I used to be an avid catcher-of-my-thoughts. I’d carry notebooks everywhere. I stuffed my pockets with index cards and extra pens. At the end of a day I’d read the days idea-harvest, empty scraps of paper with my nearly unreadable scribbles onto the table and translate them into THE MOTHER SHIP, a black and red hard cover journal. Some thought-scraps didn’t make the cut. Some of the scraps were undecipherable and no amount of brow wrinkling could resurrect the unreadable idea. Some of the scraps were revelations and, to me more precious than jewels.

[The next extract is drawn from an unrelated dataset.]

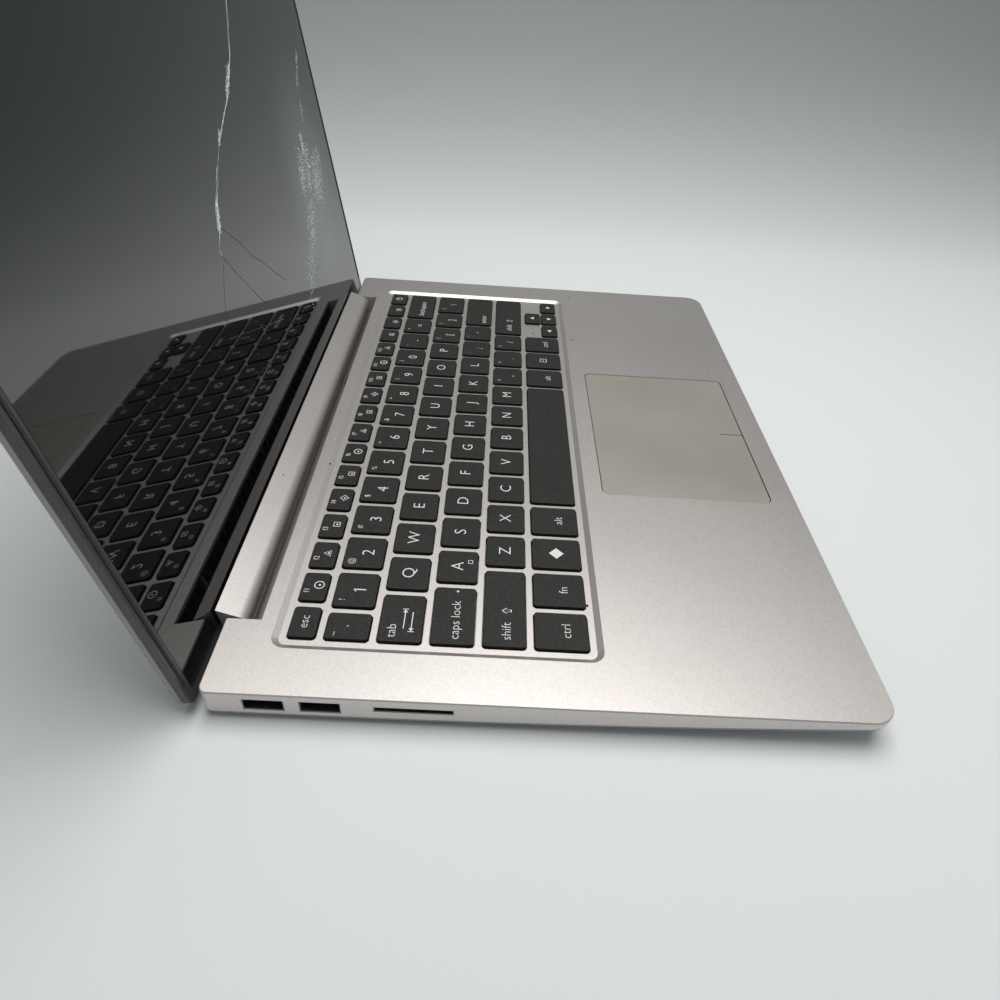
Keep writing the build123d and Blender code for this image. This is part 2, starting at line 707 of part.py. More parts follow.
with BuildPart() as fan_housing:
    with BuildSketch(deck(fan_top)):
        with Locations((fan_x, fan_y)):
            RectangleRounded(*fan_box, 3.0)
    extrude(amount=fan_top - fan_bottom)
    with BuildSketch(deck(fan_top + fan_sheet)):
        with Locations((fan_x, fan_y)):
            Circle(fan_r + 1.2)
        with Locations((fan_x, fan_y + fan_box[1] / 2)):
            Rectangle(fan_box[0] - 6, fan_box[1] / 2)
    extrude(amount=-(fan_bottom - fan_top - 2 * fan_sheet), mode=Mode.SUBTRACT)
    with BuildSketch(deck(fan_bottom)):
        with Locations((fan_x, fan_y)):
            Circle(fan_r - 5)
    extrude(amount=fan_sheet, mode=Mode.SUBTRACT)
    # bush for the rotor's shaft
    with BuildSketch(deck(fan_top + fan_sheet)):
        with Locations((fan_x, fan_y)):
            Circle(bush_r)
    extrude(amount=-bush_long)
    with BuildSketch(deck(fan_top + fan_sheet)):
        with Locations((fan_x, fan_y)):
            Circle(shaft_r + pin_fit)
    extrude(amount=-bush_long, mode=Mode.SUBTRACT)
save(fan_housing.part, "fan_housing")

with BuildPart() as fan_rotor:
    hub_top, hub_bottom = fan_top + fan_sheet + 0.5, fan_bottom - fan_sheet - 0.3
    with BuildSketch(deck(hub_top)):
        with Locations((fan_x, fan_y)):
            Circle(hub_r)
            with PolarLocations(0, blades):
                with Locations((fan_r / 2, 0)):
                    Rectangle(fan_r, 0.6)
    extrude(amount=hub_top - hub_bottom)
    with BuildSketch(deck(hub_top)):
        with Locations((fan_x, fan_y)):
            Circle(bush_r + 0.6)
            Circle(shaft_r, mode=Mode.SUBTRACT)
    extrude(amount=-(bush_long + 0.3), mode=Mode.SUBTRACT)
    with BuildSketch(deck(hub_top)):
        with Locations((fan_x, fan_y)):
            Circle(shaft_r)
    extrude(amount=0.4)
save(fan_rotor.part, "fan_rotor")

with BuildPart() as display_cable_base:
    # flat cable from the mainboard, through the grille, to the front of the hinge cover
    with BuildSketch(deck(cable_below - cable_thick / 2)):
        with Locations((cable_x, (92.5 + cable_end) / 2)):
            Rectangle(cable_wide, cable_end - 92.5)
    extrude(amount=-cable_thick)
    with BuildSketch(deck(cable_below - cable_thick / 2)):
        with Locations((cable_x - 8, 89.0)):
            Rectangle(cable_wide + 16, 8.0)
    extrude(amount=-cable_thick)
save(display_cable_base.part, "display_cable_base")


# ================================================================ HINGES
lug_back = axis_back + pin_r
for hand, s in (("left", -1), ("right", 1)):
    with BuildPart() as bracket:
        # steel plate under the deck with a lug that holds the pin
        with BuildSketch(deck(deck_skin + bracket_pad)):
            with Locations((s * (bracket_in + bracket_wide / 2), bracket_y)):
                Rectangle(bracket_wide, 11.0)
            with Locations((s * (bracket_in + lug_wide / 2), (bracket_y + lug_back) / 2)):
                Rectangle(lug_wide, lug_back - bracket_y)
        extrude(amount=-bracket_skin)
        with BuildSketch(deck(deck_skin + bracket_pad)):
            with Locations((s * (bracket_in + lug_wide / 2), (lug_front + lug_back) / 2)):
                Rectangle(lug_wide, lug_back - lug_front)
        extrude(amount=-(axis_below + 2.6 - deck_skin - bracket_pad))
        with BuildSketch(side(s * (bracket_in - 1))):
            with Locations((axis_back, -axis_below)):
                Circle(pin_r + 0.02)
        extrude(amount=s * (lug_wide + 2), mode=Mode.SUBTRACT)
        with BuildSketch(deck(deck_skin + bracket_pad)):
            with Locations(*[place for place in bracket_screw_places() if place[0] * s > 0]):
                Circle(screw_r + fit)
        extrude(amount=-bracket_skin, mode=Mode.SUBTRACT)
    save(bracket.part, f"hinge_bracket_{hand}")

    with BuildPart() as arm:
        # steel leaf on the lid cover, with a knuckle that turns on the pin
        knuckle_x = s * (arm_in + arm_out) / 2
        with BuildSketch(lid(leaf_d)):
            with Locations((s * (arm_out - leaf_long / 2), (leaf_low + leaf_high) / 2)):
                RectangleRounded(leaf_long, leaf_high - leaf_low, 1.5)
        extrude(amount=-leaf_skin)
        with BuildSketch(hinge_side(s * arm_in)):
            with Locations((0, 0)):
                Circle(arm_r)
            with Locations(((leaf_d + leaf_skin) / 2, (leaf_low + leaf_low + 2.6) / 2)):
                Rectangle(leaf_d + leaf_skin, 2.6)
        extrude(amount=s * (arm_out - arm_in))
        with BuildSketch(hinge_side(s * arm_in)):
            Circle(pin_r + pin_fit)
        extrude(amount=s * (arm_out - arm_in), mode=Mode.SUBTRACT)
        with BuildSketch(lid(leaf_d)):
            with Locations(*[place for place in arm_screw_places() if place[0] * s > 0]):
                Circle(screw_r + fit)
        extrude(amount=-leaf_skin, mode=Mode.SUBTRACT)
    save(arm.part, f"hinge_arm_{hand}")

with BuildPart() as hinge_pins:
    for s in (-1, 1):
        with BuildSketch(side(s * (arm_in + 0.3))):
            with Locations((axis_back, -axis_below)):
                Circle(pin_r)
        extrude(amount=s * (bracket_in + lug_wide - arm_in - 0.3))
save(hinge_pins.part, "hinge_pins")

with BuildPart() as bracket_screws:
    head_face = deck_skin + bracket_pad + bracket_skin
    with BuildSketch(deck(head_face)):
        with Locations(*bracket_screw_places()):
            Circle(head_r)
    extrude(amount=-head_high)
    with BuildSketch(deck(head_face)):
        with Locations(*bracket_screw_places()):
            Circle(screw_r)
    extrude(amount=bracket_skin + bracket_pad + 0.4)
save(bracket_screws.part, "bracket_screws")

with BuildPart() as arm_screws:
    with BuildSketch(lid(leaf_d)):
        with Locations(*arm_screw_places()):
            Circle(head_r)
    extrude(amount=0.6)
    with BuildSketch(lid(leaf_d)):
        with Locations(*arm_screw_places()):
            Circle(screw_r)
    extrude(amount=-2.0)
save(arm_screws.part, "arm_screws")

# closed D of the hinge cover: round in front, a flat that leans back to the glass
back_d = glass_d - cover_gap
top_s = 8.4
reach = hypot(back_d, top_s)
touch = atan2(top_s, back_d) + acos(cover_r / reach)
touch_point = (cover_r * cos(touch), cover_r * sin(touch))
low_s = -((cover_r**2 - back_d**2) ** 0.5)


def cover_outline():
    with BuildSketch() as outline:
        with BuildLine():
            Line((back_d, top_s), touch_point)
            ThreePointArc(touch_point, (-cover_r * cos(radians(30)), -cover_r * sin(radians(30))), (back_d, low_s))
            Line((back_d, low_s), (back_d, top_s))
        make_face()
    return outline.sketch


with BuildPart() as hinge_cover:
    with BuildSketch(hinge_side(-cover_half)):
        add(cover_outline())
    extrude(amount=2 * cover_half)
    with BuildSketch(hinge_side(-cover_half + cover_cap)):
        add(cover_outline())
        offset(amount=-cover_wall, mode=Mode.REPLACE)
        with Locations((back_d, (top_s + low_s) / 2 - 0.2)):
            Rectangle(2.4 * cover_wall, top_s - low_s - 2.6)
    extrude(amount=2 * (cover_half - cover_cap), mode=Mode.SUBTRACT)
    with BuildSketch(hinge_side(-cover_half - 1)):
        Circle(pin_r + pin_clear)
    extrude(amount=2 * (cover_half + 1), mode=Mode.SUBTRACT)
save(hinge_cover.part, "hinge_cover")


# ================================================================ LID
with BuildPart() as lid_cover:
    with BuildSketch(lid(frame_d + seam / 2)):
        add(lid_outline())
    extrude(amount=-(cover_out_d - frame_d - seam / 2))
    fillet(lid_cover.faces().sort_by(Axis((0, 0, 0), -lid_front))[-1].edges(), lid_edge)
    with BuildSketch(lid(frame_d + seam / 2)):
        add(lid_outline(lid_wall))
    extrude(amount=-(cover_in_d - frame_d - seam / 2), mode=Mode.SUBTRACT)
    # bosses for the hinge arms
    with BuildSketch(lid(leaf_d + leaf_skin)):
        with Locations(*arm_screw_places()):
            Circle(2.0)
    extrude(amount=-(cover_in_d - leaf_d - leaf_skin))
    with BuildSketch(lid(leaf_d + leaf_skin)):
        with Locations(*arm_screw_places()):
            Circle(screw_r + fit / 2)
    extrude(amount=-1.1, mode=Mode.SUBTRACT)
save(lid_cover.part, "lid_cover")

with BuildPart() as lid_frame:
    # dark plastic rim round the glass, with a ledge behind it
    with BuildSketch(lid(glass_d + 0.05)):
        add(lid_outline())
        add(lid_outline(rim), mode=Mode.SUBTRACT)
    extrude(amount=-(frame_d - glass_d - 0.05))
    with BuildSketch(lid(glass_d + glass_skin + 0.15)):
        add(lid_outline(rim - 0.5))
        add(lid_outline(rim + ledge), mode=Mode.SUBTRACT)
        with Locations((0, 2.0)):
            Rectangle(2 * notch_half, 12.0, mode=Mode.SUBTRACT)
    extrude(amount=-(frame_d - glass_d - glass_skin - 0.15))
    # groove for the gasket
    with BuildSketch(lid(glass_d)):
        add(lid_outline(gasket_inset - fit / 2))
        add(lid_outline(gasket_inset + gasket_wide + fit / 2), mode=Mode.SUBTRACT)
        with Locations((0, 0)):
            Rectangle(width + 2, 12.0, mode=Mode.SUBTRACT)
    extrude(amount=-gasket_deep, mode=Mode.SUBTRACT)
save(lid_frame.part, "lid_frame")

with BuildPart() as rim_gasket:
    with BuildSketch(lid(glass_d + 0.05 - gasket_proud)):
        add(lid_outline(gasket_inset))
        add(lid_outline(gasket_inset + gasket_wide), mode=Mode.SUBTRACT)
        with Locations((0, 0)):
            Rectangle(width + 2, 12.2, mode=Mode.SUBTRACT)
    extrude(amount=-(gasket_proud + gasket_deep - 0.1))
save(rim_gasket.part, "rim_gasket")

with BuildPart() as cover_glass:
    with BuildSketch(lid(glass_d)):
        add(lid_outline(rim + fit))
        with Locations((0, 0)):
            Rectangle(2 * notch_half, 2 * notch_high, mode=Mode.SUBTRACT)
    extrude(amount=-glass_skin)
    # cracks, cut as narrow grooves into the front face
    for crack in cracks:
        with BuildSketch(lid(glass_d)):
            with BuildLine():
                Polyline(*crack)
            trace(line_width=crack_wide)
        extrude(amount=-crack_deep, mode=Mode.SUBTRACT)
save(cover_glass.part, "cover_glass")


def lid_block(name, places, wide, tall, front_d, back_face_d, round_r=0.6):
    """Equal rounded blocks inside the lid, at lid coordinates, between two depths."""
    with BuildPart() as piece:
        with BuildSketch(lid(front_d)):
            with Locations(*places):
                RectangleRounded(wide, tall, round_r)
        extrude(amount=front_d - back_face_d)
    save(piece.part, name)


panel_mid = (panel_low + panel_high) / 2
glass_back = glass_d + glass_skin + fit
lid_block("display_panel", [(0, panel_mid)], 2 * panel_half, panel_high - panel_low, glass_back, 8.6, 2.0)
lid_block("webcam_module", [(0, lid_top - 9.6)], 44.0, 5.6, glass_back, 8.8)
lid_block("antennas", [(-78.0, lid_top - 9.6), (78.0, lid_top - 9.6)], 52.0, 5.6, 8.3, cover_in_d - fit)
lid_block("lid_magnets", [(-140.0, lid_top - 12.0), (140.0, lid_top - 12.0)], 14.0, 5.0, 7.4, cover_in_d - fit)

with BuildPart() as display_cable_lid:
    # flat cable up the back of the panel, its end turned forward into the hinge cover
    with BuildSketch(lid(8.7)):
        with Locations((cable_x, (3.0 + 34.0) / 2)):
            Rectangle(cable_wide, 31.0)
    extrude(amount=-0.4)
    with BuildSketch(lid(9.1)):
        with Locations((cable_x, 3.2)):
            Rectangle(cable_wide, 0.4)
    extrude(amount=7.1)
save(display_cable_lid.part, "display_cable_lid")
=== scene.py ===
import json
import math
import random

import bpy
from mathutils import Matrix, Vector


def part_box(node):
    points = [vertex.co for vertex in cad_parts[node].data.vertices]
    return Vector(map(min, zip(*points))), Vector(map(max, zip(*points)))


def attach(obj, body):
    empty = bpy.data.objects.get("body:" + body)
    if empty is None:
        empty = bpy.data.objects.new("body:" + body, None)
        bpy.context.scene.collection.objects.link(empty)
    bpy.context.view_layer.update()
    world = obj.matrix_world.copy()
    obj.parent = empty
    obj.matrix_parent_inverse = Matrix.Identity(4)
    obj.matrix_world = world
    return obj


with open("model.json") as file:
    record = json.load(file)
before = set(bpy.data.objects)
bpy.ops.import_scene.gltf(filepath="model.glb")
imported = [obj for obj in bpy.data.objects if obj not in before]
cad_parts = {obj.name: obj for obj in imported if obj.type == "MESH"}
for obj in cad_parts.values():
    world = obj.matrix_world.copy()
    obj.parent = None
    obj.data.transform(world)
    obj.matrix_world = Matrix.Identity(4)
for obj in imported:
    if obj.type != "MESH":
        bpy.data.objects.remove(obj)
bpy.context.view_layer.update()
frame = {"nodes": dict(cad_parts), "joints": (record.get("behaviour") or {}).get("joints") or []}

MM = 0.001


# ---------------------------------------------------------------- light tent
# The machine stands in a pale tent: one sheet makes the floor and bends up into the walls on
# the far side and in front. Matt white sheet, lit from above by a broad soft light; towards the
# far wall its colour is painted dark grey, a painted shade.
deck_low, deck_high = (Vector(corner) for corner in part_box("top_case"))
deck_z = deck_high.z
deck_mid_y = (deck_low.y + deck_high.y) / 2


def deck_point(x, y, above=0.0):
    """A place in deck coordinates, given in millimetres, as a point in the frame."""
    return Vector((x * MM, deck_mid_y + y * MM, deck_z + above * MM))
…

At the time I was facilitating groups, creating models for change and models for growth and models for models…. I was coaching and teaching and reading everything from business books to eastern philosophy. I loved picking people’s brains and trading ideas with friends. I was seeking.

A moment ago I randomly flipped open the journal on the top of the pile. This is what I’d scribbled many years ago:

Joe just used “myth“ this way: We all live in this myth that, what we believe, is reality – that our beliefs are what really exist….”

Myth as falsehood. There are explanatory myths, too (for instance, the Bible). Myths serve to keep us in accord with the universe (a concept of our own creation). Balance and harmony are the purpose of myth. Joe doesn’t yet understand myth.

Myth is an action, it is not a lie.

I flipped to the previous page and read this:

~humor

~humor

~humor

Wholeness attracts wholeness. Live in it and not be of it (what?)

You have to be it to attract it.

On the facing page was this entry:

Conflict and oppositions. Always oppositions. How do I construct… a non-dual existence? A non-dual way of thinking? How do I live amidst to forces of opposition?

I can’t remember the context of these thoughts. I have no idea what I was working on or what was going on in my life at the time. I rarely dated my entries though are identifiable zones given the people I mention or the places I reference. From this vantage point it seems like reading the notes of someone else’s life.

After paging through the journals we walked to the farmer’s market on the lakefront. Amidst the vegetable stands, the baked goods, and crafts people, there was someone selling bubbles! Behind the bubble tent a man was demonstrating the product. He had two sticks with a looped rope and, after dipping the rope in a big bucket of suds, he slowly waved the contraption in the air, producing huge generous bubbles. Children gathered and squealed with delight as they chased the bubbles.

As I watched the bubble-chasers I realized that I had been like those children, squealing with pleasure as I chased my thought-bubbles, each bubble popping every time I got close enough to touch it. The thoughts themselves were of no consequence, not really. The important thing was the chase and the joy and the reaching for something that can never be captured. My journals live like Jackson Pollock’s paintings, a record of my movement, a map of my dance of delight in ideas.